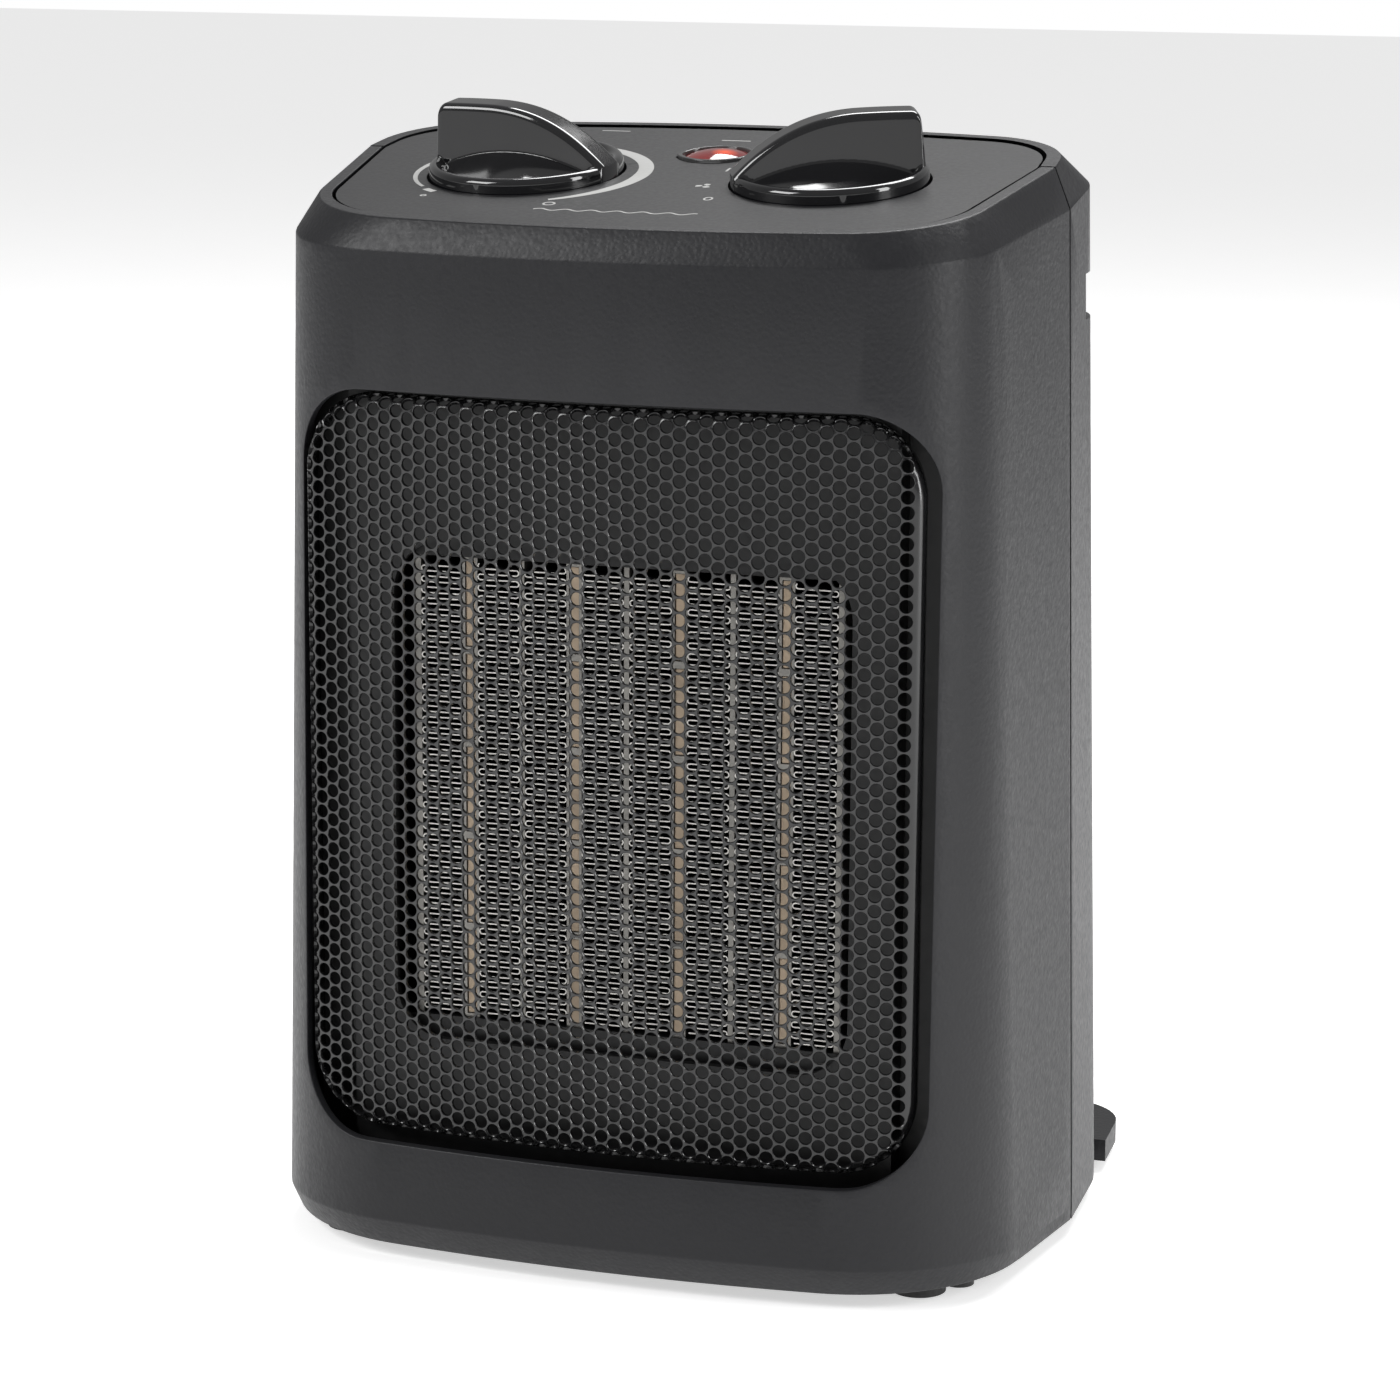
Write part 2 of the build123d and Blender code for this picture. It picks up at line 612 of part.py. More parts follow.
# ---------------------------------------------------------------- fan and motor
with BuildPart() as fan_shroud:
    with BuildSketch(facing_front(TUBE_BACK)):
        with Locations((0, tube_z)):
            RectangleRounded(2 * TUBE_HALF - 2, tube_h, 3)
        with Locations((0, FAN_Z)):
            Circle(SHROUD_R, mode=Mode.SUBTRACT)
    extrude(amount=-2)
    with BuildSketch(facing_front(TUBE_BACK)):
        with Locations((0, FAN_Z)):
            Circle(SHROUD_R + 3)
            Circle(SHROUD_R, mode=Mode.SUBTRACT)
    extrude(amount=TUBE_BACK)
save(fan_shroud, "fan_shroud")

with BuildPart() as impeller:
    with BuildSketch(facing_front(HUB_Y[0])):
        with Locations((0, FAN_Z)):
            Circle(HUB_R)
    extrude(amount=HUB_Y[0] - HUB_Y[1])
    for k in range(BLADES):
        angle = radians(k * 360 / BLADES)
        ray = (cos(angle), 0, sin(angle))
        root = (13 * ray[0], sum(HUB_Y) / 2, FAN_Z + 13 * ray[2])
        with BuildSketch(Plane(origin=root, x_dir=(0, 1, 0), z_dir=ray)):
            Rectangle(BLADE_CHORD, 1.8, rotation=BLADE_ANGLE)
        extrude(amount=BLADE_TIP - 13)
    with BuildSketch(facing_front(HUB_Y[1])):
        with Locations((0, FAN_Z)):
            Circle(SHAFT_R + 0.2)
    extrude(amount=HUB_Y[1] - SHAFT_Y[0], mode=Mode.SUBTRACT)
save(impeller, "impeller")

with BuildPart() as motor_shaft:
    with BuildSketch(facing_front(SHAFT_Y[1])):
        with Locations((0, FAN_Z)):
            Circle(SHAFT_R)
    extrude(amount=SHAFT_Y[1] - SHAFT_Y[0])
save(motor_shaft, "motor_shaft")

with BuildPart() as motor_rotor:
    with BuildSketch(facing_front(STATOR_Y[1])):
        with Locations((0, FAN_Z)):
            Circle(ROTOR_R)
            Circle(SHAFT_R, mode=Mode.SUBTRACT)
    extrude(amount=STATOR_Y[1] - STATOR_Y[0])
save(motor_rotor, "motor_rotor")

with BuildPart() as motor_stator:
    with BuildSketch(facing_front(STATOR_Y[1])):
        with Locations((0, FAN_Z + 14)):
            RectangleRounded(58, 72, 3)
        with Locations((0, FAN_Z)):
            Circle(ROTOR_R + 0.6, mode=Mode.SUBTRACT)
        with Locations((0, FAN_Z + 27)):
            Rectangle(36, 18, mode=Mode.SUBTRACT)
        with Locations((-MOTOR_POST_X, FAN_Z), (MOTOR_POST_X, FAN_Z)):
            Circle(SCREW_R + 0.2, mode=Mode.SUBTRACT)
    extrude(amount=STATOR_Y[1] - STATOR_Y[0])
save(motor_stator, "motor_stator")

with BuildPart() as motor_coil:
    with BuildSketch(facing_front(STATOR_Y[1] + 6)):
        with Locations((0, FAN_Z + 43)):
            RectangleRounded(32, 28, 5)
    extrude(amount=STATOR_Y[1] - STATOR_Y[0] + 12)
    with BuildSketch(facing_front(STATOR_Y[1])):
        with Locations((0, FAN_Z + 43)):
            Rectangle(34, 14)
    extrude(amount=STATOR_Y[1] - STATOR_Y[0], mode=Mode.SUBTRACT)
save(motor_coil, "motor_coil")

# front and rear bars carry the shaft's bearings: (name, bar front, half width, post front)
brackets = (
    ("motor_front_bracket", 0.0, 54.5, 2.0),
    ("motor_rear_bracket", 26.0, 29.0, 24.0),
)
for name, bar_y, bar_half, post_y in brackets:
    with BuildPart() as bracket:
        with BuildSketch(facing_front(bar_y)):
            with Locations((0, FAN_Z)):
                Rectangle(2 * bar_half, 14)
                Circle(11)
        extrude(amount=-2)
        post_length = STATOR_Y[0] - 2 if bar_y < STATOR_Y[0] else 2
        with BuildSketch(facing_front(post_y)):
            with Locations((-MOTOR_POST_X, FAN_Z), (MOTOR_POST_X, FAN_Z)):
                Circle(4)
        extrude(amount=-post_length)
        with BuildSketch(facing_front(bar_y - 1.5)):
            with Locations((0, FAN_Z)):
                Circle(6)
        extrude(amount=-6)
        with BuildSketch(facing_front(bar_y - 4)):
            with Locations((0, FAN_Z)):
                Circle(SHAFT_R + RUNNING)
            with Locations((-MOTOR_POST_X, FAN_Z), (MOTOR_POST_X, FAN_Z)):
                Circle(SCREW_R + 0.2)
        extrude(amount=-14, mode=Mode.SUBTRACT)
    save(bracket, name)

# ---------------------------------------------------------------- intake, base and feet
with BuildPart() as intake_grille:
    middle = sum(INTAKE_Z) / 2
    height = INTAKE_Z[1] - INTAKE_Z[0]
    with BuildSketch(facing_front(47)):
        with Locations((0, middle)):
            RectangleRounded(2 * INTAKE_HALF - 0.6, height - 0.6, 9.7)
    extrude(amount=-3.4)
    with BuildSketch(facing_front(44.6)):
        with Locations((0, middle)):
            RectangleRounded(2 * INTAKE_HALF + 6, height + 8, 12)
    extrude(amount=-1.4)
    with BuildSketch(facing_front(46)):
        with Locations((0, middle)):
            RectangleRounded(2 * INTAKE_HALF - 4, height - 4, 8)
    extrude(amount=-1.2)
    with BuildSketch(facing_front(44)):
        with Locations((0, middle)):
            with GridLocations(27, 6.2, 4, 18):
                Rectangle(24, 3.6)
    extrude(amount=-10, mode=Mode.SUBTRACT)
save(intake_grille, "intake_grille")

with BuildPart() as base_plate:
    with BuildSketch(Plane(origin=(0, SEAM_Y, BASE_TOP - BASE_THICK))):
        draw_panel(WALL + 0.6, FRONT_LEVELS[0], REAR_LEVELS[0])
        with Locations((0, 100)):
            Rectangle(250, 102, mode=Mode.SUBTRACT)
        with Locations((PLUNGER_X, PLUNGER_Y - SEAM_Y)):
            Circle(PLUNGER_R + 0.3, mode=Mode.SUBTRACT)
        with Locations(*[(x, y - SEAM_Y) for x, y in BASE_POSTS]):
            Circle(SCREW_R + 0.2, mode=Mode.SUBTRACT)
    extrude(amount=BASE_THICK)
save(base_plate, "base_plate")

with BuildPart() as front_feet:
    with BuildSketch(Plane.XY):
        with Locations((-69, -52.5), (69, -52.5)):
            Circle(6.3)
    extrude(amount=BASE_TOP - BASE_THICK)
save(front_feet, "front_feet")

with BuildPart() as rear_feet:
    with BuildSketch(Plane.XY):
        with Locations((-74, 66), (74, 66)):
            Circle(7)
    extrude(amount=2)
save(rear_feet, "rear_feet")

# ---------------------------------------------------------------- tip-over switch
with BuildPart() as tip_plunger:
    with BuildSketch(Plane.XY):
        with Locations((PLUNGER_X, PLUNGER_Y)):
            Circle(PLUNGER_R)
    extrude(amount=12)
    with BuildSketch(Plane.XY.offset(10.6)):
        with Locations((PLUNGER_X, PLUNGER_Y)):
            Circle(PLUNGER_R + 1.4)
    extrude(amount=1.4)
    with BuildSketch(Plane.XY.offset(12)):
        with Locations((PLUNGER_X, PLUNGER_Y)):
            Circle(STEM_R)
    extrude(amount=20)
save(tip_plunger, "tip_plunger")

with BuildPart() as tip_spring:
    with BuildLine(Plane(origin=(PLUNGER_X, PLUNGER_Y, 12.6))) as coil:
        Helix(pitch=2.2, height=10.8, radius=3.6)
    with BuildSketch(Plane(origin=coil.line @ 0, z_dir=coil.line % 0)):
        Circle(0.4)
    sweep(path=coil.line)
save(tip_spring, "tip_spring")

with BuildPart() as tip_switch:
    # its arm stands on the chassis' lower shelf and guides the plunger's stem
    with BuildSketch(Plane.XY.offset(24)):
        with Locations((71.2, PLUNGER_Y)):
            Rectangle(18.4, 8)
        with Locations((PLUNGER_X, PLUNGER_Y)):
            Circle(STEM_R + RUNNING, mode=Mode.SUBTRACT)
    extrude(amount=3)
    with BuildSketch(Plane.XY.offset(27)):
        with Locations((67, PLUNGER_Y)):
            Rectangle(10, 8)
    extrude(amount=12)
save(tip_switch, "tip_switch")

# ---------------------------------------------------------------- cord gland and screws
with BuildPart() as cord_gland:
    for start, length, radius in (
        (CORD_BORE_FRONT, CORD_BORE_LENGTH, GLAND_R - 0.3),
        (CORD_BORE_FRONT, 1.8, 8.0),
        (56.8, 1.8, 8.5),
    ):
        with BuildSketch(facing_front(start)):
            with Locations((GLAND_X, GLAND_Z)):
                Circle(radius)
        extrude(amount=-length)
    with BuildSketch(facing_front(CORD_BORE_FRONT)):
        with Locations((GLAND_X, GLAND_Z)):
            Circle(CORD_BORE_R)
    extrude(amount=-CORD_BORE_LENGTH, mode=Mode.SUBTRACT)
save(cord_gland, "cord_gland")

# name, shank length, then the place under each head, whose direction is that of the shank
screw_sets = (
    ("shell_screws", 58, [Plane(origin=(x, 40, z), z_dir=(0, -1, 0)) for x, z in POST_PLACES]),
    ("panel_screws", 14, [Plane(origin=(x, y, SHELF_Z[0])) for x, y in PANEL_POSTS]),
    ("base_screws", 12, [Plane(origin=(x, y, BASE_TOP - BASE_THICK)) for x, y in BASE_POSTS]),
    ("motor_screws", 27, [
        Plane(origin=(x, 28, FAN_Z), z_dir=(0, -1, 0)) for x in (-MOTOR_POST_X, MOTOR_POST_X)
    ]),
)
for name, shank, places in screw_sets:
    with BuildPart() as screws:
        for place in places:
            with BuildSketch(place):
                Circle(SCREW_R)
            extrude(amount=shank)
            with BuildSketch(place):
                Circle(3.0)
            extrude(amount=-2.2)
            with BuildSketch(place.offset(-2.2)):
                Rectangle(4.2, 0.9)
                Rectangle(0.9, 4.2)
            extrude(amount=1.2, mode=Mode.SUBTRACT)
    save(screws, name)
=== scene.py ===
"""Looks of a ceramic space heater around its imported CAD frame. Metres, +Z up, front towards -Y."""

from math import asin, cos, log, pi, radians, sin, sqrt, tan

import bmesh
import bpy
from mathutils import Matrix, Vector


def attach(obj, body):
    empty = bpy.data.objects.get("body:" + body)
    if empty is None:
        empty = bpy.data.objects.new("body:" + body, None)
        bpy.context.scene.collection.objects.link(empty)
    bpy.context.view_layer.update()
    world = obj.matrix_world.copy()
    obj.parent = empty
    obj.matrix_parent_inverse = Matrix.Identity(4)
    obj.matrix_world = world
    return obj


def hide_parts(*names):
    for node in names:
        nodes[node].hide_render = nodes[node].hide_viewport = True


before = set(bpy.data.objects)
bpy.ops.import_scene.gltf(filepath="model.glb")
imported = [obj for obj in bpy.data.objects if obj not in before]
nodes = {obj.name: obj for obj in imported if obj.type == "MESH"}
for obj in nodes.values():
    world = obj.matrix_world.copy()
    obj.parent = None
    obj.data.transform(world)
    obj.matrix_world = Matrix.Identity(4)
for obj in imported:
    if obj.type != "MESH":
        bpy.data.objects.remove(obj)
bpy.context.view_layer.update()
MM = 0.001

# ---------------------------------------------------------------- dimensions shared with the CAD, mm
SEAM_Y = -3.5
PANEL_TILT = 9.0
PANEL_Z = 249.3
PANEL_DROP = 0.3
KNOB_X = 36.2
KNOB_Y = -22.7
MESH_APEX = -73.2
MESH_BOW = 340.0
MESH_HALF = 72.9
MESH_X = -1.4
MESH_Z = (29.8, 199.6)
MESH_CORNER = 18.0
MESH_THICK = 0.8
FOLD = 3.0               # radius of the fold round the sheet's edge
FLANGE = 3.0             # depth of the flange behind the fold
EDGE = 2.4               # plain flat beyond the first and last rows
SHEET_HALF = 79.0        # half width of the sheet's flat layout
PITCH = 3.4
HOLE_R = 1.46
COLUMNS = 49
ROWS = 51
FIRST_HOLE_U = -72.0
HOLES_Z = 28.05          # bottom of the lowest cell
DECAY = 2.718            # base of the fall-off with which the flange runs out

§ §

■ Task objective:
Find the line containing "bpy.context.scene.collection.objects.link(empty)", then output it and every line after it to the end of the data, exactly.

■ In response:
        bpy.context.scene.collection.objects.link(empty)
    bpy.context.view_layer.update()
    world = obj.matrix_world.copy()
    obj.parent = empty
    obj.matrix_parent_inverse = Matrix.Identity(4)
    obj.matrix_world = world
    return obj


def hide_parts(*names):
    for node in names:
        nodes[node].hide_render = nodes[node].hide_viewport = True


before = set(bpy.data.objects)
bpy.ops.import_scene.gltf(filepath="model.glb")
imported = [obj for obj in bpy.data.objects if obj not in before]
nodes = {obj.name: obj for obj in imported if obj.type == "MESH"}
for obj in nodes.values():
    world = obj.matrix_world.copy()
    obj.parent = None
    obj.data.transform(world)
    obj.matrix_world = Matrix.Identity(4)
for obj in imported:
    if obj.type != "MESH":
        bpy.data.objects.remove(obj)
bpy.context.view_layer.update()
MM = 0.001

# ---------------------------------------------------------------- dimensions shared with the CAD, mm
SEAM_Y = -3.5
PANEL_TILT = 9.0
PANEL_Z = 249.3
PANEL_DROP = 0.3
KNOB_X = 36.2
KNOB_Y = -22.7
MESH_APEX = -73.2
MESH_BOW = 340.0
MESH_HALF = 72.9
MESH_X = -1.4
MESH_Z = (29.8, 199.6)
MESH_CORNER = 18.0
MESH_THICK = 0.8
FOLD = 3.0               # radius of the fold round the sheet's edge
FLANGE = 3.0             # depth of the flange behind the fold
EDGE = 2.4               # plain flat beyond the first and last rows
SHEET_HALF = 79.0        # half width of the sheet's flat layout
PITCH = 3.4
HOLE_R = 1.46
COLUMNS = 49
ROWS = 51
FIRST_HOLE_U = -72.0
HOLES_Z = 28.05          # bottom of the lowest cell
DECAY = 2.718            # base of the fall-off with which the flange runs out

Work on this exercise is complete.